いっぽう、テレビ番組や映画のオリジナルタイトルを開発・投入するApple TV+(今回の発表でいちばん注目を集めた部分)については、ぶっちぎりで先行している感さえあるNetflixとの「距離」を意識しないわけにはいかない。
先述のRecodeチャートにもある通り、Netflixの契約者(購読者)は全世界で約1億3900万。同社がオリジナル・コンテンツの制作に注ぎ込む資金は2019年に10億ドルに達するとされている(Appleのほうもとりあえず20億ドル程度はすでに用意があるというのが定説)。Netflixがオリジナルのドラマ『ハウス・オブ・カード 野望の階段』を製作し、それでエミー賞を獲ったのは6年前(2013年)のことだが、2018年12月に放映されたAlfonso Cuaron監督の『ROMA/ローマ』は「あと一歩でアカデミー賞の最優秀作品賞」というところまでいった(受賞の下馬評が高かった)。比較的短期間に、ユーザー数や作品の本数といった数字を伸ばしただけでなく、できる作品の質のほうもしっかり伴うまでになった。
ゼロからオリジナル製作・配信を始めるAppleは、Disneyのように「鉄板のコンテンツ」ーーESPNの試合中継とか、あるいは『スター・ウォーズ』シリーズや『Marvel Cinematic Universe(MCU)」といったハズレの少ないコンテンツを押さえているわけでもないので、いまのままだとかなり苦戦するのではないか(それでもいろいろ試行錯誤できる余裕のある会社なので、じっくり時間をかけて勝負するつもりなのかもしれない。
さらに、Netflixは特定の市場向けに企画したコンテンツの多言語化というのをしばらく前から積極的に進めている。細分化したニッチ市場をグローバルに切り取って作品の企画を成立させる取り組み、といっていいかもしれない。下記の米CNET記事には「通常の作品で10言語、子供向け番組の場合は26言語も字幕をつくって流すことがある」といった記述もある。
まず懸念のほうから。
「NetflixがApple「AirPlay」のサポートを打ち切った」というニュースが米国時間6日に流れていた。

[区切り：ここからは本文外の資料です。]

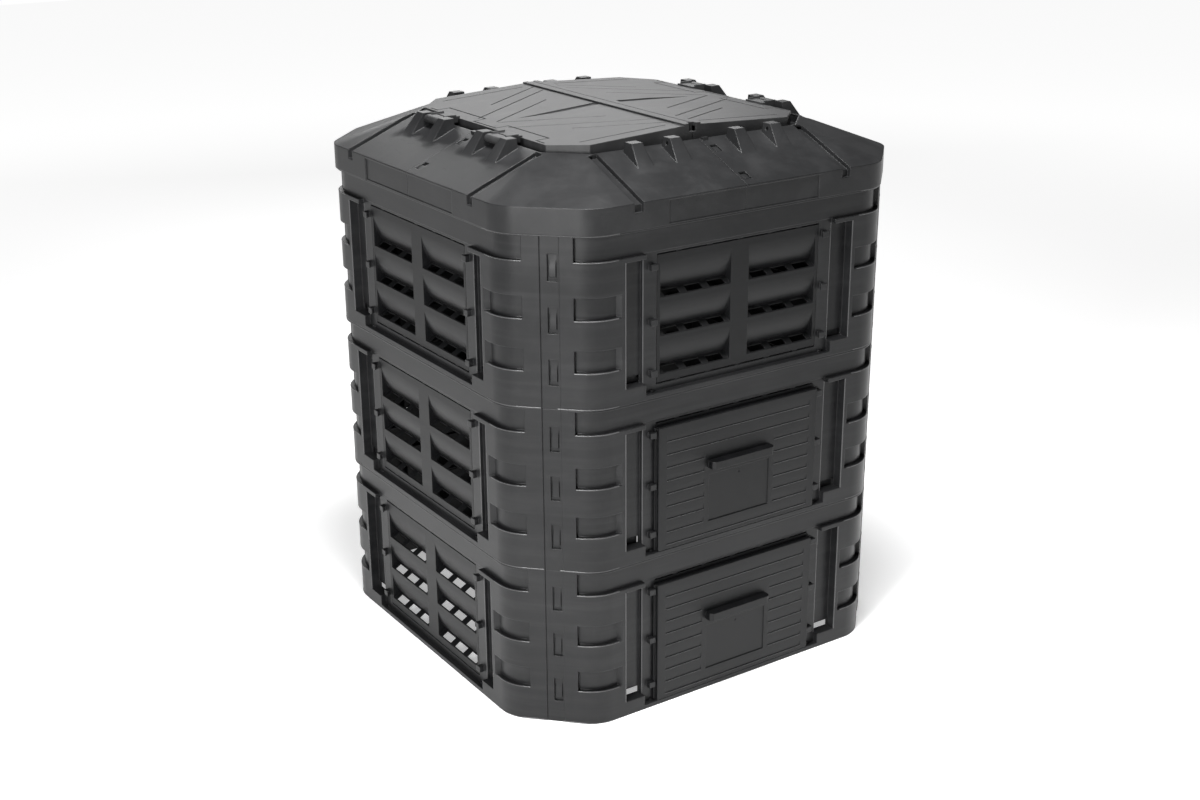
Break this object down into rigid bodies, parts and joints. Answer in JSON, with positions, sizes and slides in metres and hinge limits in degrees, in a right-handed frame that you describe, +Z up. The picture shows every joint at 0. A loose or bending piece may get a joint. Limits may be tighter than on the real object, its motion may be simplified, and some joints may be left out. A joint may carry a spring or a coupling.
{
  "type": "compost bin",
  "caption": "Black plastic modular compost bin with chamfered corners, stacked tiers of louvred side panels, sliding front hatches and a hipped roof with a two-leaf hinged lid.",
  "frame": {"origin": "on the ground at the middle of the bin's footprint", "axes": "+Z up; -Y is the front, with the hatches; +X to the right seen from the front"},
  "size_m": [0.933, 0.9485, 1.1289],
  "materials": {
    "panel_plastic": "satin, injection moulded",
    "insert_plastic": "satin, injection moulded",
    "roof_plastic": "satin, injection moulded",
    "pin_plastic": "satin, injection moulded",
    "lid_plastic": "satin, injection moulded",
    "hatch_plastic": "satin, injection moulded"
  },
  "bodies": {
    "bin": {"front_panel_1": "panel_plastic", "right_panel_1": "panel_plastic", "back_panel_1": "panel_plastic", "left_panel_1": "panel_plastic", "front_panel_2": "panel_plastic", "right_panel_2": "panel_plastic", "back_panel_2": "panel_plastic", "left_panel_2": "panel_plastic", "front_panel_3": "panel_plastic", "right_panel_3": "panel_plastic", "back_panel_3": "panel_plastic", "left_panel_3": "panel_plastic", "right_louvre_1": "insert_plastic", "back_louvre_1": "insert_plastic", "left_louvre_1": "insert_plastic", "right_louvre_2": "insert_plastic", "back_louvre_2": "insert_plastic", "left_louvre_2": "insert_plastic", "front_louvre_3": "insert_plastic", "right_louvre_3": "insert_plastic", "back_louvre_3": "insert_plastic", "left_louvre_3": "insert_plastic", "hatch_frame_1": "insert_plastic", "hatch_frame_2": "insert_plastic", "roof_front_left": "roof_plastic", "roof_front_right": "roof_plastic", "roof_back_right": "roof_plastic", "roof_back_left": "roof_plastic", "hinge_pin_left_front": "pin_plastic", "hinge_pin_left_back": "pin_plastic", "hinge_pin_right_front": "pin_plastic", "hinge_pin_right_back": "pin_plastic"},
    "lid_leaf_left": {"lid_left": "lid_plastic"},
    "lid_leaf_right": {"lid_right": "lid_plastic"},
    "hatch_lower": {"hatch_1": "hatch_plastic"},
    "hatch_upper": {"hatch_2": "hatch_plastic"}
  },
  "joints": [
    {"name": "lid_left_hinge", "type": "hinge", "parent": "bin", "child": "lid_leaf_left", "pos_m": [-0.336, 0, 1.1065], "axis": [0, -1, 0], "range_deg": [0, 110]},
    {"name": "lid_right_hinge", "type": "hinge", "parent": "bin", "child": "lid_leaf_right", "pos_m": [0.336, 0, 1.1065], "axis": [0, 1, 0], "range_deg": [0, 110]},
    {"name": "lower_hatch_slide", "type": "slide", "parent": "bin", "child": "hatch_lower", "axis": [0, 0, 1], "range_m": [0, 0.058]},
    {"name": "upper_hatch_slide", "type": "slide", "parent": "bin", "child": "hatch_upper", "axis": [0, 0, 1], "range_m": [0, 0.058]}
  ]
}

NetflixはAppleのピンハネに嫌気がさして、しばらく前にiOS端末からの購読申し込みを停止していた経緯もあるので、この「AirPlayサポート打ち切り」というニュース自体はとくに意外でもない。ただ、AppleのTV関連サービスがうまくいけばいくほど競合他者との軋轢は増えるはずで、たとえばいまのところは協力体制を築きつつあるようにみえるAmazonとApple(対Google/YouTubeで呉越同舟しようとなったか)との間でも、似たような事態にならないとは言い切れない。そのあたりは事業者間の問題ということで、ふつうはユーザーには知らされないから、実際に問題が発生してあたふたするというのはすでにFire TVのYouTubeアプリで経験済みある。
それとは別に、市場に参入するプレーヤーが増えることでコンテンツの権利関係の問題が複雑になるという懸念もある。たとえば、いま英語圏のメディアでは4月14日から始まるHBOの大作ドラマ「ゲーム・オブ・スローンズ」のシーズン8(最終シーズン)の話題で持ちきりだが、このシリーズなどは権利関係の面倒さがユーザーの使い勝手を損なっているわかりやすい例だと思う。私はこのドラマのシーズン6までをAmazonのPrime Videoで(もともとPrime会員だったから追加料金なしで)観た。シーズン7についてはhulu(主にFire TV向けのhuluアプリ経由)でなんとか途中まで見終わった(新シリーズスタートまでには見終われそうもないがそれはどうでもいい)。ただ、おかしなことに、Fire TVのメニューから「ゲーム・オブ・スローンズ」へ進んでも、シーズン7に限っては通常のレンタルまたは購入メニューとそして「スターチャンネルの14日間無料体験」の選択肢しか表示されず、huluのことは出てこない。そして最悪なのはこの「14日間無料体験」画面に進むと次の文言が表示されて行き止まり、というところ。
「www.amazon.co.jp/video/starch にてPrime VideoチャンネルのスターチャンネルEX-DRAMA&CLASSICS-に登録してください」(「戻る」)
このスターチャンネルのアプリというのがまた最悪で……という話は長くなるので触れない。いずれにしても、Netflixアプリの使い勝手とは天と地の差を感じる。
後発のAppleに期待したいのは、こうした使い勝手の悪さを取り除き、さらに(Netflixがすでにやっているような)多言語化と全世界同時リリースをサードパーティーのものまで含めてなるべく多く実現してもらう、ということで、もしそれが実現したらさぞかしフラストレーションが減るに違いないと期待する次第である。